Python-list digest, Vol 1 #12538 - 15 msgs
Frank Gibbons
fgibbons at hms.harvard.edu
Wed Sep 25 09:09:16 EDT 2002
Thanks for the comments, Donn. I was just about to try something like that
myself. The toy example I posted does not do what I really want to, which
is to avoid using a temporary file at all, and echo the output from gzip
directly to the web browser, with appropriate content-type, of course. Your
blocked input/output seems the way to go.
Thanks again,
Frank
At 01:26 AM 9/25/2002, you wrote:
>It isn't going to be fixed, either, because there are just some
>axiomatic truths in operation here, like "I/O buffers aren't
>infinitely elastic." Since your example doesn't do anything with
>the output, you don't have to shoot yourself in the foot this way.

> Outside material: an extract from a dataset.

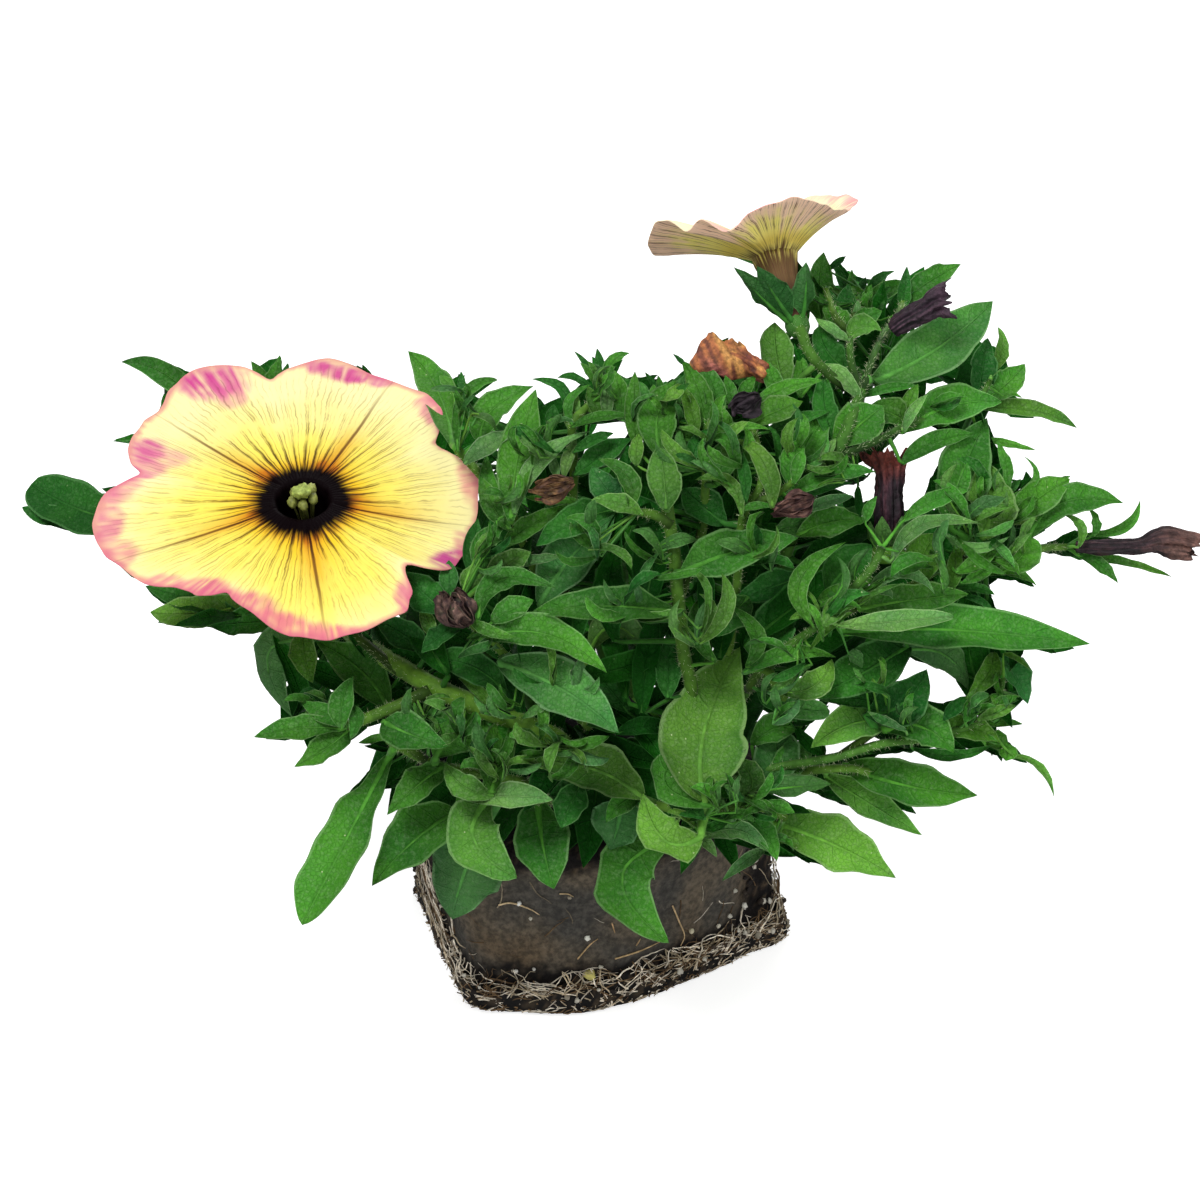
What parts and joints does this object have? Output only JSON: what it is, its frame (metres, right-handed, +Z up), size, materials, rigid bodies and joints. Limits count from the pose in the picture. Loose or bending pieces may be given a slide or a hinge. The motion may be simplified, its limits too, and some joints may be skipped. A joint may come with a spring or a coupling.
{
  "type": "flowering petchoa plant plug",
  "caption": "Young trailing petchoa out of its pot: a pressed peat root ball with matted roots, leafy hairy shoots, an open yellow and pink flower, a flower seen from behind and withered blooms",
  "frame": {"origin": "on the floor, at the middle of the flat face that the root ball stands on", "axes": "+Z up; -Y is the side that faces the viewer in the picture; +X to the viewer's right, the long way of the plant"},
  "size_m": [0.1972, 0.1218, 0.137],
  "materials": {
    "peat": "matte, moist, pressed peat",
    "roots": "matte, fibrous",
    "stem": "hairy, matte",
    "shoot": "soft, hairy, slight sheen",
    "leaf": "soft, hairy, slight sheen",
    "calyx": "soft, hairy",
    "petal_front": "silky, thin",
    "petal_back": "silky, veined",
    "pistil": "matte",
    "withered_orange": "dry, crumpled",
    "withered_dark": "dry, crumpled"
  },
  "bodies": {
    "root": {"black_bud": "withered_dark", "calyx_main": "calyx", "calyx_top": "calyx", "calyx_upright": "calyx", "corolla_front": "petal_front", "corolla_top": "petal_back", "crown": "stem", "leaf_01": "leaf", "leaf_02": "leaf", "leaf_03": "leaf", "leaf_04": "leaf", "leaf_05": "leaf", "leaf_06": "leaf", "leaf_07": "leaf", "leaf_08": "leaf", "leaf_09": "leaf", "leaf_10": "leaf", "leaf_11": "leaf", "leaf_12": "leaf", "leaf_13": "leaf", "leaf_14": "leaf", "leaf_15": "leaf", "leaf_16": "leaf", "leaf_17": "leaf", "leaf_18": "leaf", "leaf_19": "leaf", "leaf_20": "leaf", "pistil_front": "pistil", "root_ball": "peat", "root_band": "roots", "shoot_back_left": "shoot", "shoot_back_middle": "shoot", "shoot_back_right": "shoot", "shoot_behind_flower": "shoot", "shoot_centre": "shoot", "shoot_centre_left": "shoot", "shoot_front": "shoot", "shoot_front_left": "shoot", "shoot_front_right": "shoot", "shoot_left": "shoot", "shoot_low_left": "shoot", "shoot_low_right": "shoot", "shoot_main": "shoot", "shoot_right": "shoot", "shoot_right_far": "shoot", "shoot_right_upper": "shoot", "shoot_top_centre": "shoot", "shoot_top_mid": "shoot", "shoot_top_right": "shoot", "shoot_upper_left": "shoot", "shoot_upper_right": "shoot", "withered_bit": "withered_dark", "withered_brown": "withered_dark", "withered_far_right": "withered_dark", "withered_left_bud": "withered_dark", "withered_orange": "withered_orange", "withered_purple": "withered_dark", "withered_upright": "withered_dark"}
  },
  "joints": []
}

>Try something like this -
>
> zip_input = os.popen('gzip -c > popen.gz', 'w')
> while 1:
> data = f.read(16000)
> if not data:
> break
> zip_input.write(data)
> zip_input.close()
>
>The main point is that this allows gzip to write directly to disk.
>If your actual application needs to process the data further at this
>point, you may read it back from disk and write to a new file if you
>like. Otherwise, if you really want a second pipe, you have to figure
>out how to read some, write some, etc., to keep gzip's output from
>filling up while you're trying to write all its input.
PhD, Computational Biologist,
Harvard Medical School BCMP/SGM-322, 250 Longwood Ave, Boston MA 02115, USA.